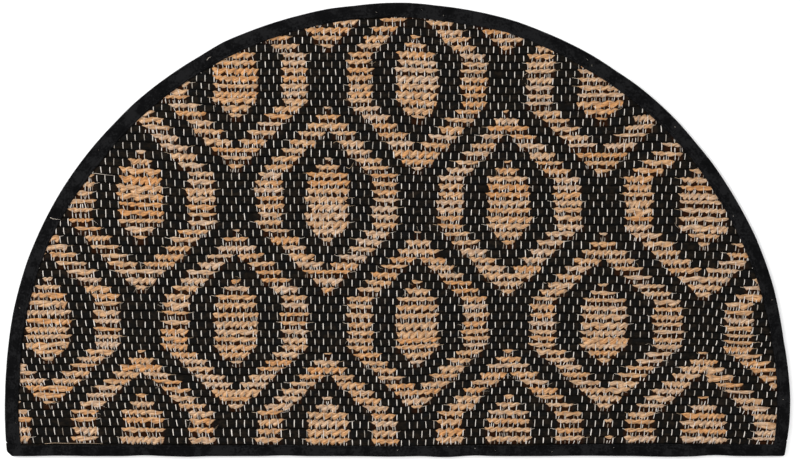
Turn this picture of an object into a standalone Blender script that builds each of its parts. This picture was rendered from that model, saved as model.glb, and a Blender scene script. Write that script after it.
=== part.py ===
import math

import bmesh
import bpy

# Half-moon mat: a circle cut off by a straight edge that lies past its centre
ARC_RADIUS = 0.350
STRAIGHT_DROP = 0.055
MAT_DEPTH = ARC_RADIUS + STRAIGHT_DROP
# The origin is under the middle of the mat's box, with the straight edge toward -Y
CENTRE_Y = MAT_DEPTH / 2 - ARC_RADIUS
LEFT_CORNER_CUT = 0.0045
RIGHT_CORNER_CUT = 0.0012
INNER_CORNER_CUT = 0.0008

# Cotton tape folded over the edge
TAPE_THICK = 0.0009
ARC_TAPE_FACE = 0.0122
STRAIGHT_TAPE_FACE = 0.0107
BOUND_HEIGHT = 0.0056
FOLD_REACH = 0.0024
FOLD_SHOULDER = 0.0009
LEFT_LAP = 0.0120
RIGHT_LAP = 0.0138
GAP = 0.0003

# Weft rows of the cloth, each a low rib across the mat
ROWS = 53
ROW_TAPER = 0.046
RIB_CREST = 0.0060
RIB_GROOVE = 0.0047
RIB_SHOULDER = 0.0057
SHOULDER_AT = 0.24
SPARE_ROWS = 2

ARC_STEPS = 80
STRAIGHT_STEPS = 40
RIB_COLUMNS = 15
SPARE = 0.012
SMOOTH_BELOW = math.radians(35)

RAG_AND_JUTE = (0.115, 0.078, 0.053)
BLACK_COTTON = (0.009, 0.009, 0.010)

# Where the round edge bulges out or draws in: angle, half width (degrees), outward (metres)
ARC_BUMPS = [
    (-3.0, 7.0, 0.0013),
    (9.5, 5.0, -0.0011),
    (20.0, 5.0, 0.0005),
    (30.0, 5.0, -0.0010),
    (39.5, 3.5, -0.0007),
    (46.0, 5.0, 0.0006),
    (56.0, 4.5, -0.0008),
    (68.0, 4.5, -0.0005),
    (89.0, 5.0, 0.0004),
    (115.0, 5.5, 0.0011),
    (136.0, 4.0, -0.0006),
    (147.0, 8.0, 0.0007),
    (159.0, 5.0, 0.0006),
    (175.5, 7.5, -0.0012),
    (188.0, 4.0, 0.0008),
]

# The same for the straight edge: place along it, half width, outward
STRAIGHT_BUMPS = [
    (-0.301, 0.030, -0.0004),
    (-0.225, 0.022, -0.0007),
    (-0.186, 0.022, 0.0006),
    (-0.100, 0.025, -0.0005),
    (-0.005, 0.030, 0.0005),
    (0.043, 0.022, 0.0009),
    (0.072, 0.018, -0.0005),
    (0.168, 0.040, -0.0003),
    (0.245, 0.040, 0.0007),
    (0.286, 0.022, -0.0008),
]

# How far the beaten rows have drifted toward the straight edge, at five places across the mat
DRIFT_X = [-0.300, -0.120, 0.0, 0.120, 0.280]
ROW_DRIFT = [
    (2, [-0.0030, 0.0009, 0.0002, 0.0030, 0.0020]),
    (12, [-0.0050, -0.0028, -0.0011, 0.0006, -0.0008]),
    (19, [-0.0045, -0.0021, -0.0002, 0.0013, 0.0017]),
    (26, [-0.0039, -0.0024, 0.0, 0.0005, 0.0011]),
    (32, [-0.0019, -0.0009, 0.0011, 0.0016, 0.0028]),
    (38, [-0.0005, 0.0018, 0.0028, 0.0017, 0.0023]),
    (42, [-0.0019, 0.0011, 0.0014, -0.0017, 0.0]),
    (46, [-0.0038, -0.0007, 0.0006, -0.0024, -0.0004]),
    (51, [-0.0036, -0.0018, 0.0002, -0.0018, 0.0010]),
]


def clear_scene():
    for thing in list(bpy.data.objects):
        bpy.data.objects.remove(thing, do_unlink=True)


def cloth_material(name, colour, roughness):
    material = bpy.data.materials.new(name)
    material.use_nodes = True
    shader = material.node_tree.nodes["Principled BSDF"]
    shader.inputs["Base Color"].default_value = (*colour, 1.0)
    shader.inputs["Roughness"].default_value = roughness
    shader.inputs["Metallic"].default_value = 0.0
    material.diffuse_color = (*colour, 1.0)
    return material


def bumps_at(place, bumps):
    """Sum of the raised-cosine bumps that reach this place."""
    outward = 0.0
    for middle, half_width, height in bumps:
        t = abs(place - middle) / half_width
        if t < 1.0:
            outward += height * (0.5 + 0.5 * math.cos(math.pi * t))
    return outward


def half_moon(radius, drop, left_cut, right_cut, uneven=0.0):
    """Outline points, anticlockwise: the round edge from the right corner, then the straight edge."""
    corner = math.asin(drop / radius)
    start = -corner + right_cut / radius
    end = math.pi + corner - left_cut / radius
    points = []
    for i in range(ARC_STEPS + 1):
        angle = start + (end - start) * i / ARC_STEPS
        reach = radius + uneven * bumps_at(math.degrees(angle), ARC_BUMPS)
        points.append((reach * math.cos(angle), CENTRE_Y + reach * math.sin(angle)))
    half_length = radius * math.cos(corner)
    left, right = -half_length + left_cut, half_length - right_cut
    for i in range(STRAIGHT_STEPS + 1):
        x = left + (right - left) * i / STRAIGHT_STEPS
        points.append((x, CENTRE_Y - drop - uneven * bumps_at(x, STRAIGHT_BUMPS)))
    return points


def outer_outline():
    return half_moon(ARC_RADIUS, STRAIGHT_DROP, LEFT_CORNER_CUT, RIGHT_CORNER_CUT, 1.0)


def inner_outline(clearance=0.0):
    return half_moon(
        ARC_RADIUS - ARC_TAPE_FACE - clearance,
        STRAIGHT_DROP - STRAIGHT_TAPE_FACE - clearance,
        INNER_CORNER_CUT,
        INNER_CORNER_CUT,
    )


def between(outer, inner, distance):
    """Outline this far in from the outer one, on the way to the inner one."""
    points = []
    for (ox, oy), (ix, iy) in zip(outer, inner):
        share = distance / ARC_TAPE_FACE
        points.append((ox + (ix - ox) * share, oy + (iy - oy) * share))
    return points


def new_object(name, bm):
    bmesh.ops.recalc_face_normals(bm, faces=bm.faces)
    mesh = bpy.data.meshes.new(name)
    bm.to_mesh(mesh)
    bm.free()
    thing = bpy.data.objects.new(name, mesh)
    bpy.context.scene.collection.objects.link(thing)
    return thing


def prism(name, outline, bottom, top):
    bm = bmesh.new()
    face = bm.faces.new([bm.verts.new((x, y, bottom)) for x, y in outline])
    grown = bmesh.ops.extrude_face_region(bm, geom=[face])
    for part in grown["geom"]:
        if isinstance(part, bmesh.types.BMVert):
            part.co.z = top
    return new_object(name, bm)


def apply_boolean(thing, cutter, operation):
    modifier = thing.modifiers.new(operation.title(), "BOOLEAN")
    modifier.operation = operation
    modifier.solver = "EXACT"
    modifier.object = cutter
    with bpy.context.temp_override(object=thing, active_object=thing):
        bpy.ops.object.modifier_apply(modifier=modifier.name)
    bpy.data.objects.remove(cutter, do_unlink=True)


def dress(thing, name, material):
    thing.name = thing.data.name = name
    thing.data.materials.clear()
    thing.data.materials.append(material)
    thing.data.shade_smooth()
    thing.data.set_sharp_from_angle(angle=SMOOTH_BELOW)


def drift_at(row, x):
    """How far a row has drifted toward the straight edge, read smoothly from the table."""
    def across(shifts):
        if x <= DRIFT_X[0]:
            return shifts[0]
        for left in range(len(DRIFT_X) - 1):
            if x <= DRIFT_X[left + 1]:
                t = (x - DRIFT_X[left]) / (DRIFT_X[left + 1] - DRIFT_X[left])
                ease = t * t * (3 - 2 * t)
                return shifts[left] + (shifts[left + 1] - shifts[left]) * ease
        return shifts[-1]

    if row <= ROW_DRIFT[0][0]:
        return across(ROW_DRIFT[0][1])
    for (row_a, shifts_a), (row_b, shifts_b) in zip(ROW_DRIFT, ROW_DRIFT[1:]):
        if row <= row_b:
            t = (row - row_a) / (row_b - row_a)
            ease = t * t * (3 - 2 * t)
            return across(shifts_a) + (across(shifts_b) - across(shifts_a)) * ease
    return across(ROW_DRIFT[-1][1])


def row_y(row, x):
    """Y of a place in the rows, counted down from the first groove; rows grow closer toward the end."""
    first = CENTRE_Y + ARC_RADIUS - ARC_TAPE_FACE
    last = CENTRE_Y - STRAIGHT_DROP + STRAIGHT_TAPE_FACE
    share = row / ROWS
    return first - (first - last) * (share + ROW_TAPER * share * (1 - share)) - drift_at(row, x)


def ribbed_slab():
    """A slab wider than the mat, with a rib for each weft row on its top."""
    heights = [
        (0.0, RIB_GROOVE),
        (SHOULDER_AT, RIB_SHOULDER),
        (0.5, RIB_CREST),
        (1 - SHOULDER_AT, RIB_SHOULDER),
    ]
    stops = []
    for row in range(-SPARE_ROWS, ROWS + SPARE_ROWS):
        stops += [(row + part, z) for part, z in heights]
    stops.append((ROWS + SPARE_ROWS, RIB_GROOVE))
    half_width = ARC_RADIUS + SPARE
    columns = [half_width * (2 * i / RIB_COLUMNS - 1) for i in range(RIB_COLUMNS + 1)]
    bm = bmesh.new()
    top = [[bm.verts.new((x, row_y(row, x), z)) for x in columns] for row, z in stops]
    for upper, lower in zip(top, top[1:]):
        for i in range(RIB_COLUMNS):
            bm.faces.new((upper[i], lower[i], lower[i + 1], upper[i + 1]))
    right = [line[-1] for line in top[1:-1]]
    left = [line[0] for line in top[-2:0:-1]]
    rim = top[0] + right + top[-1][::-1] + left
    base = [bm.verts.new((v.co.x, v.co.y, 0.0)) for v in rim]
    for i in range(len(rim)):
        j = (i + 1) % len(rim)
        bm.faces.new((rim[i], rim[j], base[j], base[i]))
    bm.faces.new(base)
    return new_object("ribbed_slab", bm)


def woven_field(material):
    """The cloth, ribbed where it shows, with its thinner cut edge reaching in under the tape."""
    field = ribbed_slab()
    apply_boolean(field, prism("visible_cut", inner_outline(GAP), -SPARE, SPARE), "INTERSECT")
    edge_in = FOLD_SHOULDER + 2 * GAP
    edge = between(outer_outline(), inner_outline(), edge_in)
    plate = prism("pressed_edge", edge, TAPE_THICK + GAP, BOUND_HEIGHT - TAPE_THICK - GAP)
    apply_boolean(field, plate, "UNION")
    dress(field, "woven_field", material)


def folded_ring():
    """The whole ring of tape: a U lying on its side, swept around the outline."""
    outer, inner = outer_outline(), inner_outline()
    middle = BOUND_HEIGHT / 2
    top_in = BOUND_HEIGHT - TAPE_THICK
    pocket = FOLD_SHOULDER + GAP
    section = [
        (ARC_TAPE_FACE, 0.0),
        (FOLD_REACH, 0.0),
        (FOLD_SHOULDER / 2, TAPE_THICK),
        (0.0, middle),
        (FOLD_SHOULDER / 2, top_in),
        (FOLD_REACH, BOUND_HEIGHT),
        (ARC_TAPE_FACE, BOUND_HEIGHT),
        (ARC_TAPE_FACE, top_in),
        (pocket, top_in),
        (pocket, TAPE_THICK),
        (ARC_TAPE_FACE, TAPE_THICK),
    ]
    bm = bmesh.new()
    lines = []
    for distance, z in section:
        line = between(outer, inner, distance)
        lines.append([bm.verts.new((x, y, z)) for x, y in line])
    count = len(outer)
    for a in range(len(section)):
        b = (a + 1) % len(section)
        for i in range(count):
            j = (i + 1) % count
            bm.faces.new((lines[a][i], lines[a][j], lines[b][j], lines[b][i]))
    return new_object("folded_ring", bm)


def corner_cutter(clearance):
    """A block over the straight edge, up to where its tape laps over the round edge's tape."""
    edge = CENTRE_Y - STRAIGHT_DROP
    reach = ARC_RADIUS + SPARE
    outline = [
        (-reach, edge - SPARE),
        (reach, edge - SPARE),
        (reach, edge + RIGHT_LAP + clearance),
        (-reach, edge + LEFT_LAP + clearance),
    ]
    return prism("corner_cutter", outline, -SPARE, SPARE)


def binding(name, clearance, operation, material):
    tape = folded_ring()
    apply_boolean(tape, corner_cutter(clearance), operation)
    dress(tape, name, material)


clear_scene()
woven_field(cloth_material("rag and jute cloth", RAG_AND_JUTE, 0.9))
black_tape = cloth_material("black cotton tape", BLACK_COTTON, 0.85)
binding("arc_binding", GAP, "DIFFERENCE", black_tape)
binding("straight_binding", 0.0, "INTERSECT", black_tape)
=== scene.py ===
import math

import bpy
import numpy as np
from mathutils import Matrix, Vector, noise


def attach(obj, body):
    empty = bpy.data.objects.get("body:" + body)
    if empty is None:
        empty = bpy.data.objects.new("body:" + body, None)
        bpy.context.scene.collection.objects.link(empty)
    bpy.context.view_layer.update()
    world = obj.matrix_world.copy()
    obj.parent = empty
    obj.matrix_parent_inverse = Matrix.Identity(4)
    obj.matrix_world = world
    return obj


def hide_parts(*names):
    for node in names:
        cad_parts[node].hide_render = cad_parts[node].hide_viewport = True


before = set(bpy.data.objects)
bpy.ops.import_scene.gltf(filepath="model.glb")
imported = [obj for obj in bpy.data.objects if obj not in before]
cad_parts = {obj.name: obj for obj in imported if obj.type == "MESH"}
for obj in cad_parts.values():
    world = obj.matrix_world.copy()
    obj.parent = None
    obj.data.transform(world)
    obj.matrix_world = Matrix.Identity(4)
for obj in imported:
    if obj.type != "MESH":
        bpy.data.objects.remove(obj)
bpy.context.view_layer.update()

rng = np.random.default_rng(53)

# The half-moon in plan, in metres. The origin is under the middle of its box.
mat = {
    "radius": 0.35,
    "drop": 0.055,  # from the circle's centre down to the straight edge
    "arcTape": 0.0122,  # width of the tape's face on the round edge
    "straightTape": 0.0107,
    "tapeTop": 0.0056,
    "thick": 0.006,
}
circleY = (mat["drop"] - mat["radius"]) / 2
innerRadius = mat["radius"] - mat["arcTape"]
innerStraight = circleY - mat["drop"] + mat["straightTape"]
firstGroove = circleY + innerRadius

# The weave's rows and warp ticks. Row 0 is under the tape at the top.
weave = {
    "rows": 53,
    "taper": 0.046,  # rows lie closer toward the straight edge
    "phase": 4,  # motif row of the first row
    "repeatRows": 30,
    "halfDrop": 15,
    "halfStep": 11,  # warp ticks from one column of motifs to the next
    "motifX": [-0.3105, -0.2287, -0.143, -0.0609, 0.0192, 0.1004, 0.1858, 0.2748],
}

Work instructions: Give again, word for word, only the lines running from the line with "outline, -SPARE, SPARE)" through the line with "obj.matrix_world = world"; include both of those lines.

Exercise response:
    return prism("corner_cutter", outline, -SPARE, SPARE)


def binding(name, clearance, operation, material):
    tape = folded_ring()
    apply_boolean(tape, corner_cutter(clearance), operation)
    dress(tape, name, material)


clear_scene()
woven_field(cloth_material("rag and jute cloth", RAG_AND_JUTE, 0.9))
black_tape = cloth_material("black cotton tape", BLACK_COTTON, 0.85)
binding("arc_binding", GAP, "DIFFERENCE", black_tape)
binding("straight_binding", 0.0, "INTERSECT", black_tape)
=== scene.py ===
import math

import bpy
import numpy as np
from mathutils import Matrix, Vector, noise


def attach(obj, body):
    empty = bpy.data.objects.get("body:" + body)
    if empty is None:
        empty = bpy.data.objects.new("body:" + body, None)
        bpy.context.scene.collection.objects.link(empty)
    bpy.context.view_layer.update()
    world = obj.matrix_world.copy()
    obj.parent = empty
    obj.matrix_parent_inverse = Matrix.Identity(4)
    obj.matrix_world = world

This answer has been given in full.